For Canada, Hansen's flight is a source of straightforward national pride. At the Juno Awards this week, Joni Mitchell called Prime Minister Mark Carney "a blessing" — and the national mood has an additional dimension now: the country has an astronaut circling the moon.
For the geopolitics of space, Hansen's presence signals that the competition playing out between Washington and Beijing on Earth — in semiconductors, in AI, in trade — has a clear extraterrestrial dimension. The moon is contested territory, not in the sense of anyone physically fighting over it, but in the sense of which nations will have the capabilities and the presence to shape whatever comes next up there.
What the mission will actually do
Artemis II will follow a trajectory called a "hybrid free-return," swinging out to the moon and using its gravity to slingshot back toward Earth. At its furthest point, the crew will be approximately 8,900 kilometres beyond the moon's far side — the greatest distance any human has travelled from Earth. They will be farther from home than any person in history.
The mission tests the Orion capsule's life support systems, its heat shield, its communication systems, and critically, how human bodies respond to deep space radiation beyond the protection of Earth's magnetic field. Apollo missions were short enough that radiation exposure was manageable. A sustained lunar programme, and any eventual Mars mission, requires much better data on what extended exposure does to the human body.

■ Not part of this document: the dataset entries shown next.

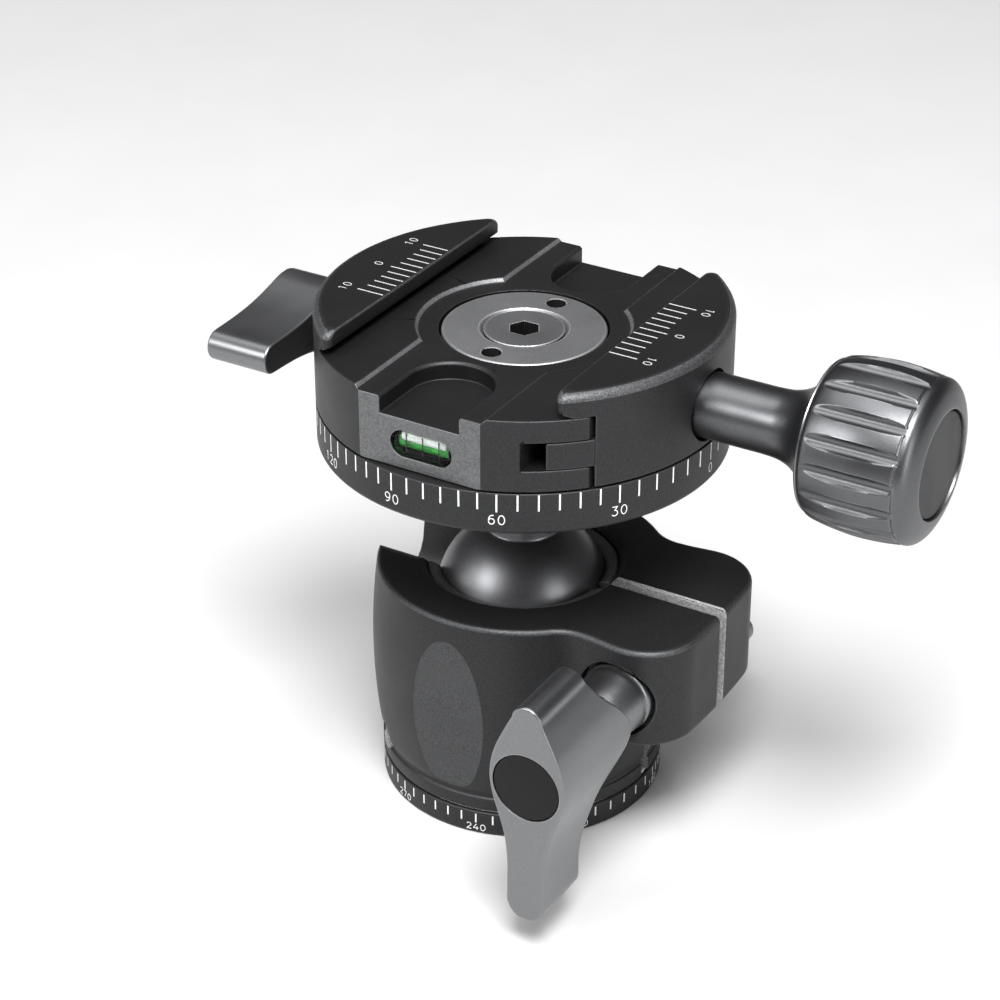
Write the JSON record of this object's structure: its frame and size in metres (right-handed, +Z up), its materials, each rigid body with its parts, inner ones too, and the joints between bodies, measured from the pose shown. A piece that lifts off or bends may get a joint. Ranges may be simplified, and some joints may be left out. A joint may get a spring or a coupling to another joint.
{
  "type": "tripod ball head",
  "caption": "Tripod ball head with a panning base, clamping lever, drop notch, degree ring, bubble level and a dovetail quick-release plate clamp worked by a fluted knob.",
  "frame": {"origin": "centre of the base's bottom face", "axes": "+Z up along the base's panning axis, +X towards the clamp knob and the clamping lug, +Y along the dovetail groove"},
  "size_m": [0.1057, 0.0793, 0.0817],
  "materials": {
    "black_anodised": "fine sandblasted black anodising",
    "machined_grey": "light machined surface",
    "gunmetal": "satin gunmetal coating",
    "ball_chrome": "satin dark chrome",
    "steel": "turned steel",
    "dark_steel": "blackened steel",
    "spring_steel": "spring steel",
    "spindle_grey": "bead blasted grey",
    "white_polymer": "low friction polymer",
    "black_polymer": "matt black polymer",
    "brass": "turned brass",
    "vial_clear": "clear acrylic",
    "level_green": "green fluid"
  },
  "bodies": {
    "base": {"base_plate": "black_anodised", "thread_insert": "steel", "base_glide_washer": "white_polymer"},
    "housing": {"ball_housing": "black_anodised", "socket_plug": "dark_steel", "seat_spring": "spring_steel", "seat_block": "machined_grey", "upper_liner": "machined_grey", "bolt_nut": "steel", "pan_set_screws": "dark_steel", "base_brake_pad": "brass"},
    "seat_cup": {"ball_cup": "white_polymer"},
    "ball": {"ball": "ball_chrome", "pan_ring": "black_anodised", "pan_spindle": "spindle_grey", "centre_screw": "dark_steel", "lower_pan_washer": "white_polymer"},
    "clamp": {"clamp_body": "black_anodised", "upper_pan_washer": "white_polymer", "level_vial": "vial_clear", "level_fluid": "level_green", "head_brake_pad": "brass"},
    "jaw": {"movable_jaw": "black_anodised", "guide_pins": "steel", "jaw_spring": "spring_steel", "knob_washer": "steel"},
    "knob": {"clamp_knob": "gunmetal", "clamp_screw": "steel", "knob_insert": "black_polymer"},
    "main_lever": {"main_lever": "gunmetal", "main_bolt": "steel", "lever_collar": "gunmetal", "lever_screw": "dark_steel", "lever_cap": "black_polymer"},
    "head_lock": {"head_lever": "gunmetal", "head_lock_screw": "steel", "head_lever_cap": "black_polymer"},
    "base_lock": {"base_lever": "gunmetal", "base_lock_screw": "steel", "base_lever_cap": "black_polymer"}
  },
  "joints": [
    {"name": "base_pan", "type": "hinge", "parent": "base", "child": "housing", "pos_m": [0, 0, 0], "axis": [0, 0, 1], "continuous": true},
    {"name": "tilt_x", "type": "hinge", "parent": "housing", "child": "seat_cup", "pos_m": [0, 0, 0.03], "axis": [1, 0, 0], "range_deg": [-25, 25]},
    {"name": "tilt_y", "type": "hinge", "parent": "seat_cup", "child": "ball", "pos_m": [0, 0, 0.03], "axis": [0, 1, 0], "range_deg": [-90, 25]},
    {"name": "head_pan", "type": "hinge", "parent": "ball", "child": "clamp", "pos_m": [0, 0, 0.06365], "axis": [0, 0, 1], "continuous": true},
    {"name": "jaw_slide", "type": "slide", "parent": "clamp", "child": "jaw", "axis": [1, 0, 0], "range_m": [-0.00035, 0.004]},
    {"name": "knob_turn", "type": "hinge", "parent": "jaw", "child": "knob", "pos_m": [0.048, 0, 0.0695], "axis": [1, 0, 0], "range_deg": [-127, 1441]},
    {"name": "main_lever_turn", "type": "hinge", "parent": "housing", "child": "main_lever", "pos_m": [0.0241, -0.0159, 0.0276], "axis": [0, 1, 0], "range_deg": [-40, 90]},
    {"name": "head_lock_turn", "type": "hinge", "parent": "clamp", "child": "head_lock", "pos_m": [-0.031, 0, 0.0683], "axis": [1, 0, 0], "range_deg": [-60, 60]},
    {"name": "base_lock_turn", "type": "hinge", "parent": "housing", "child": "base_lock", "pos_m": [0, 0.024, 0.0084], "axis": [0, -1, 0], "range_deg": [0, 150]}
  ],
  "couplings": [
    {"joint": "knob_turn", "follows": "jaw_slide", "rad_per_m": 6283.2}
  ]
}
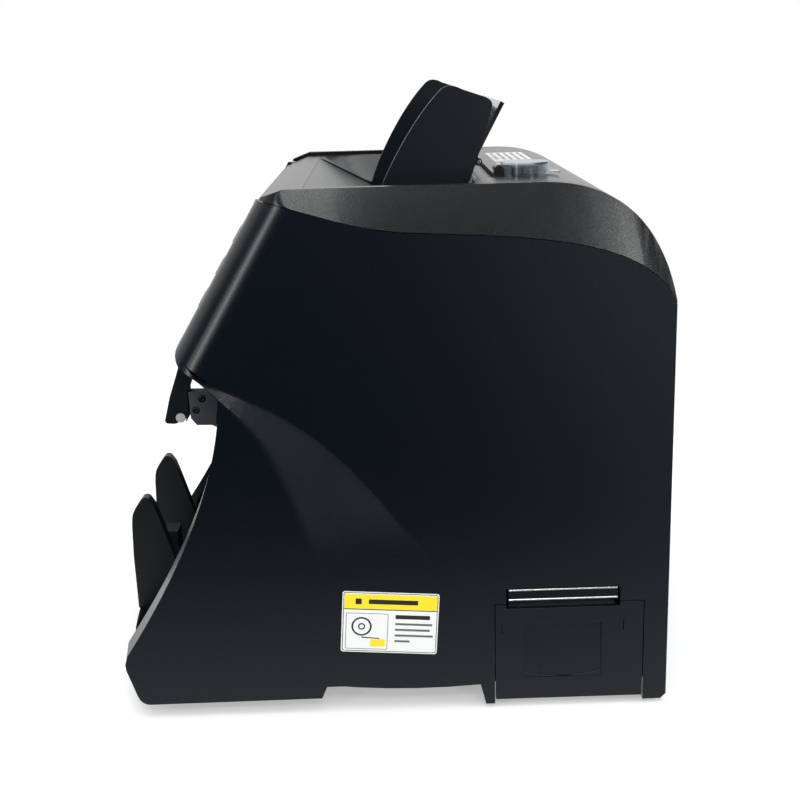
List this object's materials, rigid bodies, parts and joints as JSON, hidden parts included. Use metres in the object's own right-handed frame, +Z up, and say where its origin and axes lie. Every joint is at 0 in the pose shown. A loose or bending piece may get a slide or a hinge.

The crew will also conduct experiments on perception, navigation, and cognitive performance in the deep space environment. None of this is glamorous in the way of moon landings. All of it is essential groundwork.
A launch in the middle of everything else
There is something worth noting about the timing.
On the same day that four humans climbed into a rocket and flew toward the moon, President Trump delivered a primetime address to the nation that was described by a former senior naval officer as "embarrassing and incoherent." Oil prices surged past $115 a barrel. The DHS shutdown entered its sixth week. The NHS doctor strike in the UK continued. Gaza. Lebanon. The ongoing, grinding pressure of a world in multiple states of crisis simultaneously.
Space launches happen regardless of the news cycle. The Artemis II rocket did not wait for a quieter week. It launched when it was ready, into a world that was producing its usual volume of catastrophe and noise.
There is something clarifying about that. The Artemis II mission will take approximately 10 days. During those 10 days, four human beings will be farther from Earth than anyone has been since 1972. The wars will continue. The markets will move. The political arguments will grind on.
And four people will be circling the moon, looking back at a planet that — from 8,900 kilometres past the lunar far side — fits behind a human thumb.
What comes next
If Artemis II succeeds, Artemis III follows — a landing attempt. The target is the lunar south pole, where permanently shadowed craters are believed to hold water ice that could be converted into rocket fuel, drinking water, and oxygen. Water at the south pole is the resource that makes a sustained lunar presence physically viable rather than theoretically imaginable.
Beyond that: the Lunar Gateway, a space station in lunar orbit. Then, at some point in the 2030s, Mars — though Mars is so far away in every sense that naming a date is presently an act of imagination rather than planning.
What is not imagination, as of Wednesday, is that humans are on their way to the moon again. The first generation that has lived its entire life in a world where no one goes beyond Earth orbit is ending.
The next generation may grow up in a world where they do.